Drill a hole in the wood with a diameter the same as the flat of the nail, so it makes a good tight fit. Drive the nail in and hold the head with a dolly while you slide a rove onto the shank of the nail. A hollow punch is the best way to achieve this. Cut the excess off the nail, leaving about the width of the nail or a bit less protruding beyond the rove. Hold the nail head firmly with a substantial dolly while you work the other end over the rove with a ball-pein hammer. If you've Left too little of the nail protruding, the rove will slide off before you can 'mushroom' the nail over it. If you've left too much, the nail will bend inside the wood. (You can tell if it's doing this by the way the rove will tend to slide sideways when it should be pulling tight) Don't keep hammering so you flatten the rove, it needs its dish-shape to keep a bit of spring.Once you've got the nack it's simple. It's a job that really needs two people to tackle it properly.
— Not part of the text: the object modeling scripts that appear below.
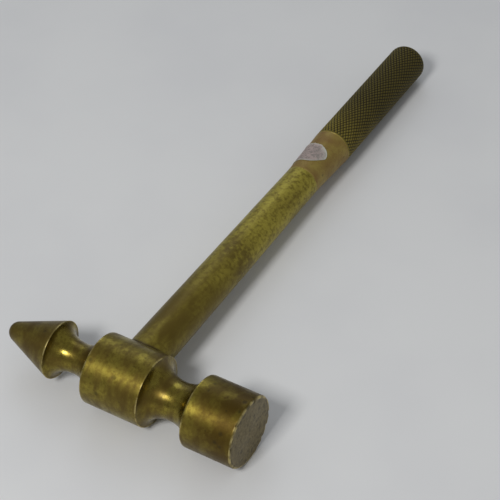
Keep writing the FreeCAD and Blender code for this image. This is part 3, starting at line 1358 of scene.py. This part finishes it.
@dataclass
class Driver:
    """A flat-blade screwdriver: blade, ferrule and hollow knurled handle.

    The ferrule carries the blade in its nose and a hollow screwed neck in the handle's mouth.

    Attributes:
        name: Name of the driver, as in its CAD nodes.
        blade_r: Radius of the blade's round part.
        tip_mm: Thickness of the ground tip.
        grind_mm: Length of the ground faces.
        nose_r: Radius of the ferrule's blade end.
        tang: Depth of the blade in the ferrule.
        thread_r: Radius of the screwed mouth.
        bore_r: Radius of the handle's hollow.
        thread_length: Length of the screwed mouth.
        thread_pitch: Pitch of the screw.
        end_wall: Thickness of the handle's closed end.
        edge: Rounding at the handle's ends.
        knurl_pitch: Spacing of the knurl's grooves.
        knurl_depth: Depth of the knurl's grooves.
        columns: Vertices round the ferrule.
        THREAD_GAP: Play of a screwed neck in its mouth.
        TANG_GAP: Play of the blade in its hole.
        END_GAP: Space left at the blind end of that hole.
    """

    name: str
    blade_r: float
    tip_mm: float
    grind_mm: float
    nose_r: float
    tang: float
    thread_r: float
    bore_r: float
    thread_length: float
    thread_pitch: float
    end_wall: float
    edge: float
    knurl_pitch: float
    knurl_depth: float
    columns: int = 144

    THREAD_GAP = 0.05
    TANG_GAP = 0.03
    END_GAP = 0.2

    def span(self, part: str) -> tuple[float, float]:
        """Stations of the two ends of one of the driver's CAD nodes."""
        return AXES.span(f"{self.name}_{part}")

    def handle_radius(self) -> float:
        """Radius of the handle, from the frame."""
        return AXES.radius(f"{self.name}_handle")

    def build(self, steel: bpy.types.Material, brass: bpy.types.Material) -> None:
        """Make the driver's pieces and dress them.

        Args:
            steel: Material of the blade.
            brass: Material of the ferrule and the handle.
        """
        finish_piece(self.blade(), f"{self.name}_blade", f"{self.name}_blade", steel)
        finish_piece(self.ferrule(), f"{self.name}_ferrule", f"{self.name}_ferrule", brass)
        finish_piece(self.handle(), f"{self.name}_handle", f"{self.name}_handle", brass)

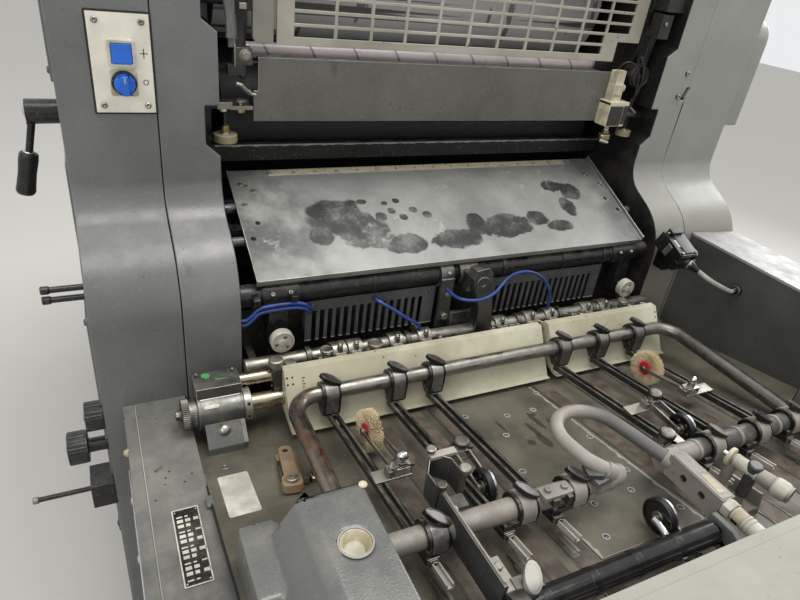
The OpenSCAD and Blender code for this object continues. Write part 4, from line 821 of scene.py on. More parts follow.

Good luck.
 
I agree with everything there but would add a couple of points.
To cut the nail after driving on the rove a very sharp pair of pincers will do fine.
I use a small chisel headed hammer as well as a ball-pein.
I use this to give just the first blow on the nail before using the ball-pien. I find this spreads out the nail first before rounding it off.
The relative weight of the dolleys and hammers is quite important. Too heavy or too light and the job will be very difficult.
I use a steel rod about 6" long and 2" diameter with various dimples and projections at one end to match the rivet head.
Inside I use a 1" dia rod 6" long with a long hole at one end to drive on the rove.

I agree that it is a two person job.

Quite a satisfyng job to do.

Cheers

Iain
 
One final point, when I watched the boatman at the local rowing club building a clinker dinghy, I noticed that he used LOTS of simple clamps to hold the plank edges in close contact while they were clenched up.

The clamps consisted of pairs of bits of scrap wood about 25mm square and 450mm long loosely bolted with 6mm coachbolts about a plank width + 25 mm from one end. That end was slipped over the plank to the joint and a wedge shoved in at the other end to tighten the joint. One of these was used every foot or so.